Paralelamente a essa literatura de engajamento político explícito do escritor, apareceram relatos políticos de pregação partidária, como os documentos 'O cavaleiro da esperança' e 'O mundo da paz'. Na década de 50, Jorge Amado afastou-se das narrativas de ênfase político-social: a mudança foi mais temática do que de estrutura narrativa. 'Gabriela, cravo e canela' nessa nove perspectiva, trouxe um hina de liberdade, dentro da mitologia tropicalista baiana.

O narrador aderiu afetivamente à perspectiva de Gabriela, que seria extensiva a outras mulheres e mesmo ao país. Dentro dessa linha de narrativas de costume mais coloridas, surgiram depois 'Os pastores da noite'; 'Dona Flor e seus dois maridos'; 'Tenda de milagres'; 'Teresa Batista cansada de guerra'; 'Tieta do Agreste'. Com 'Farda, fardão e camisola', com ação desenvolvida em torno da Academia Brasileira de Letras, Jorge Amado voltou a enfatizar a denúncia ditatorial do Estado Novo. A denúncia poderia ser presentificada para a situação vivida por seus leitores.
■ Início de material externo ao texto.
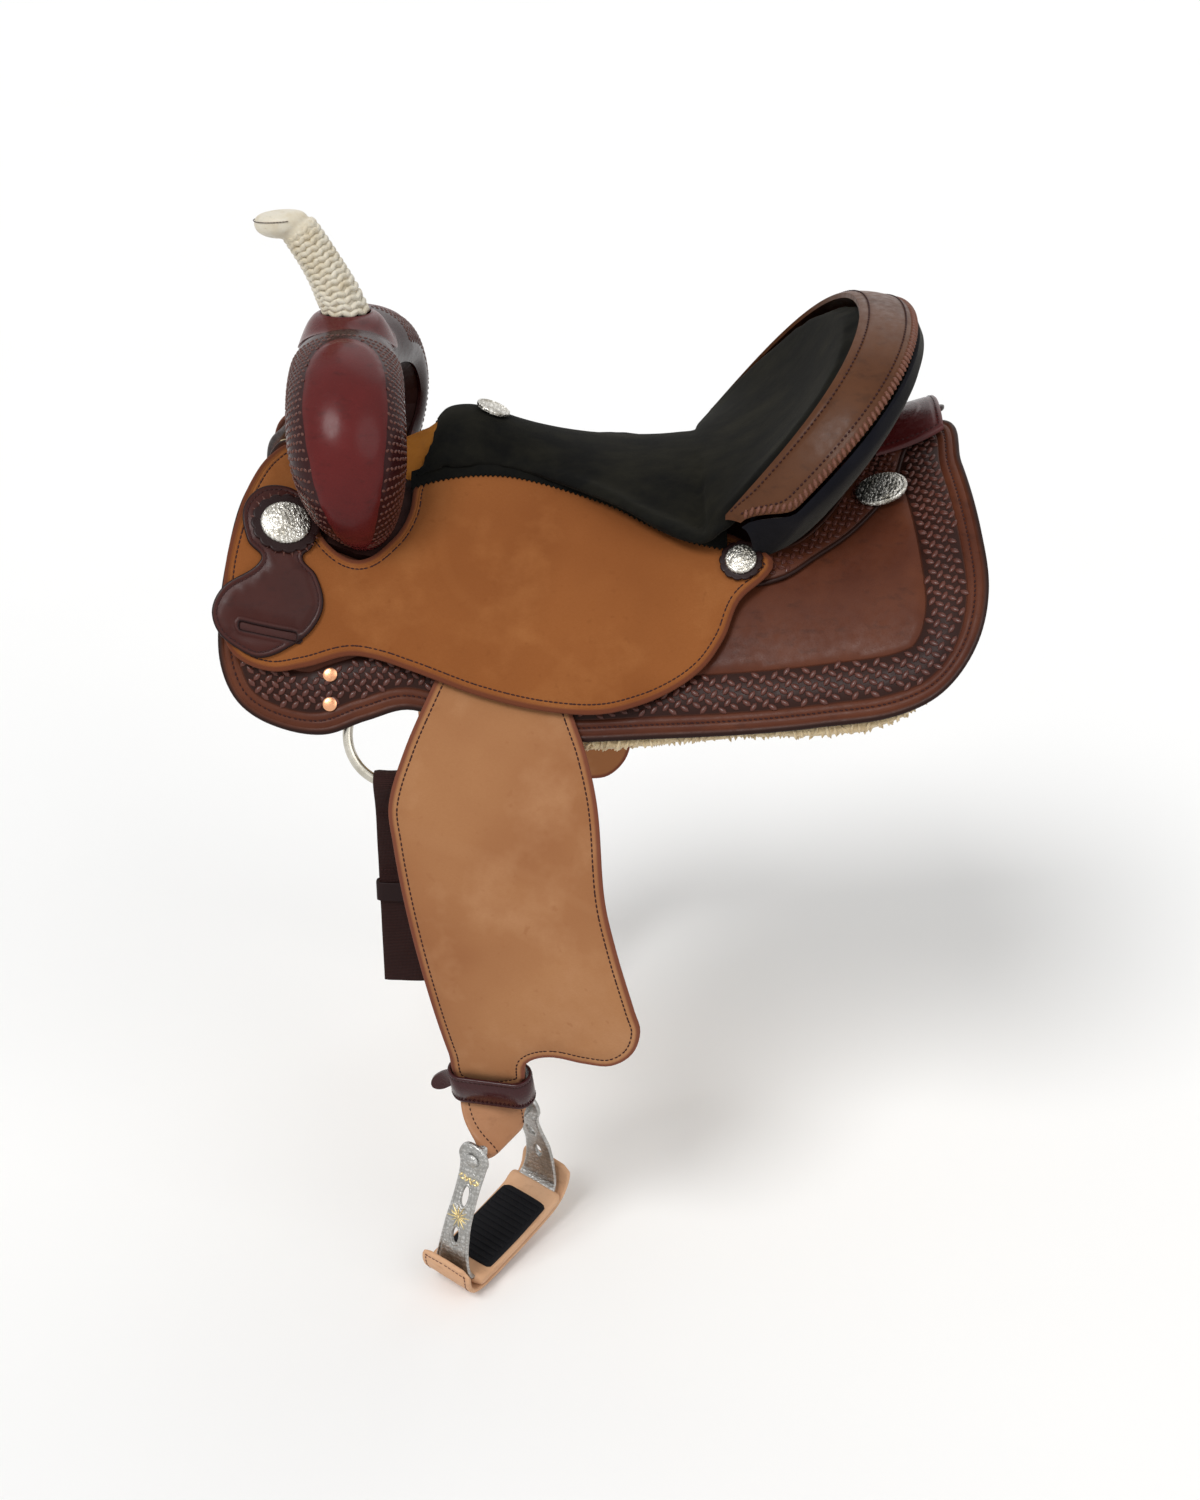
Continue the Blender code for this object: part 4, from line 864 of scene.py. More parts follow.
@dataclass(frozen=True)
class Wool:
    """Sheepskin lining with curled, uneven locks."""

    name: str
    colour: Colour
    shade: Colour

    def build(self) -> bpy.types.Material:
        """Builds the material."""
        graph = Graph(self.name)
        curl = graph.noise(190, 4, 0.75)
        tone = graph.mix(graph.range(curl, 0.35, 0.65), self.shade, self.colour)
        tone = graph.mix(graph.range(graph.noise(22, 3), 0.4, 0.65, 0, 0.35), tone, self.shade)
        fine = graph.bump(curl, 0.0022, 0.8)
        return graph.surface(Base_Color=tone, Roughness=0.96, Normal=fine, Sheen_Weight=0.4, Sheen_Roughness=0.6)


@dataclass(frozen=True)
class Hide:
    """Rawhide: hard, slightly waxy, yellowed in the hollows."""

    name: str
    colour: Colour
    stain: Colour
    hollow: Colour

    def build(self) -> bpy.types.Material:
        """Builds the material."""
        graph = Graph(self.name)
        tone = graph.mix(graph.range(graph.noise(45, 4, 0.6), 0.42, 0.7), self.colour, self.stain)
        fibre = graph.noise(260, 4, 0.65, (1, 1, 3))
        tone = graph.mix(graph.range(fibre, 0.6, 0.8, 0, 0.5), tone, self.hollow)
        crack = graph.range(graph.cells(320), 0.0, 0.12, 0.5, 0.0)
        tone = graph.mix(crack, tone, self.stain)
        return graph.surface(Base_Color=tone, Roughness=graph.range(fibre, 0.3, 0.7, 0.36, 0.62),
                             Normal=graph.bump(fibre, 0.0005, 0.5), Subsurface_Weight=0.08,
                             Subsurface_Radius=(0.002, 0.0015, 0.001), Coat_Weight=0.15, Coat_Roughness=0.3)


@dataclass(frozen=True)
class Metal:
    """Bright or cast metal with tarnish in its low places and fine scratches."""

    name: str
    colour: Colour
    tarnish: Colour
    roughness: float = 0.25
    cloud: float = 45.0
    depth: float = 0.00015
    engraved: float = 0.0
    streak: float = 7.0

    def build(self) -> bpy.types.Material:
        """Builds the material."""
        graph = Graph(self.name)
        wear = graph.range(graph.noise(self.cloud, 4, 0.6), 0.45, 0.72)
        tone = graph.mix(wear, self.colour, self.tarnish)
        scratch = graph.noise(500, 4, 0.7, (1, self.streak, 1))
        height = graph.bump(scratch, self.depth, 0.4)
        if self.engraved:
            leaf = graph.range(graph.cells(self.engraved, "DISTANCE_TO_EDGE"), 0.02, 0.14)
            swirl = graph.add("ShaderNodeTexWave", {"wave_type": "RINGS", "rings_direction": "SPHERICAL"},
                              {"Vector": graph.object, "Scale": self.engraved * 0.25, "Distortion": 6.0, "Detail": 1.5,
                               "Detail Scale": 3.0}).outputs["Fac"]
            cut = graph.math("MULTIPLY", leaf, graph.range(swirl, 0.22, 0.45))
            tone = graph.mix(graph.range(cut, 0, 1, 0.75, 0.0), tone, self.tarnish)
            height = graph.bump(cut, 0.0003, 0.7, height)
        rough = graph.range(scratch, 0.3, 0.75, self.roughness * 0.7, self.roughness * 1.5)
        return graph.surface(Base_Color=tone, Roughness=rough, Metallic=1.0, Normal=height)


@dataclass(frozen=True)
class Webbing:
    """Woven nylon, ribbed across the strap; follows the strap's own map in metres."""

    name: str
    colour: Colour
    glint: Colour
    rib: float = 0.0016

    def build(self) -> bpy.types.Material:
        """Builds the material."""
        graph = Graph(self.name)
        flat = graph.add("ShaderNodeUVMap", {"uv_map": "pattern"}).outputs[0]
        split = graph.add("ShaderNodeSeparateXYZ", None, {0: flat})
        ribs = graph.math("SINE", graph.math("MULTIPLY", split.outputs[1], 2 * pi / self.rib))
        picks = graph.math("SINE", graph.math("MULTIPLY", split.outputs[0], 2 * pi / (self.rib * 0.8)))
        weave = graph.math("ADD", graph.math("MULTIPLY", ribs, 0.65), graph.math("MULTIPLY", picks, 0.35))
        tone = graph.mix(graph.range(weave, -0.4, 1.0), self.colour, self.glint)
        tone = graph.mix(graph.range(graph.noise(60, 3), 0.5, 0.8, 0, 0.4), tone, self.colour)
        return graph.surface(Base_Color=tone, Roughness=0.62, Normal=graph.bump(weave, 0.0003, 0.9),
                             Sheen_Weight=0.02, Sheen_Roughness=0.4, Specular_IOR_Level=0.12)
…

Merecem destaque especial pela criatividade e elaboração artística duas narrativas dessa segunda fase de Jorge Amado: 'Quincas Berro D'água' e 'Velhos Marinheiros'. Em Quincas Berro D'água coexistem na fantasia artística realidade e fantástico. O protagonista [Quincas] deixou a vida burguesa pela boemia'.

Encontrado morto, a família pretendia dar-lhe um enterro convencional, mas Quincas veio a animizar-se ganhando características de vivo. Libertou-se do enterro familiar, com ajuda de amigos boêmios. Fugiu do velório para farrear em 'noite fantasmagórica' com amigos. Teve depois uma segunda morte, como os marinheiros - no mar. Observe-se a sátira mordaz ao universo familiar, quando o cadáver começou a dar sinal de vida.

JORGE AMADO de FARIA nasceu no município de Itabuna [Bahia], em 1912. Fixou-se em Ilhéus, aos dois anos de idade. Mudou-se para o Rio de Janeiro em 1930, onde cursou Direito. Escritor de militância política. Foi preso duas vezes. Teve exemplares de seus livros apreendidos e queimados na época da ditadura de Vargas. Foi deputado federal cassado e teve de exilar-se. Retornou definitivamente ao Brasil em 1956.

IV- Obras

Ficção:
O país do carnaval [1931]; Cacau [1933]; Suor [1934]; Jubiabá [1934]; Mar morto [1936]; Capitães da areia [1937]; terras do sem-fim [1942]; São Jorge dos Ilhéus [1944]; Seara vermelha [1946]; Os subterrâneos da liberdade [1954]; Gabriela, cravo e canela [1958]; Quincas Berro D'água [1961]; Velhos marinheiros [novela, 1961]; Os pastores da noite [1964]; Dona Flor e seus dois maridos [1966]; Tenda dos milagres [1969]; Teresa Batista cansada de guerra [1972]; Tieta do Agreste [1977]; Farda, fardão e camisola de dormir [1979].

Outros:
A estrada do mar [1938]; ABC de Castro Alves [biografia lírica, 1941]; O cavaleiro da esperança [1945]; Bahia de Todos os Santos [guia da cidade de Salvador, 1945]; O amor de Castro Alves [teatro, 1947] posteriormente reeditado com o nome de 'O amor do soldado'; O mundo da paz [viagem, 1951]; O gato malhado e a andorinha sinhá [história de amor, 1976].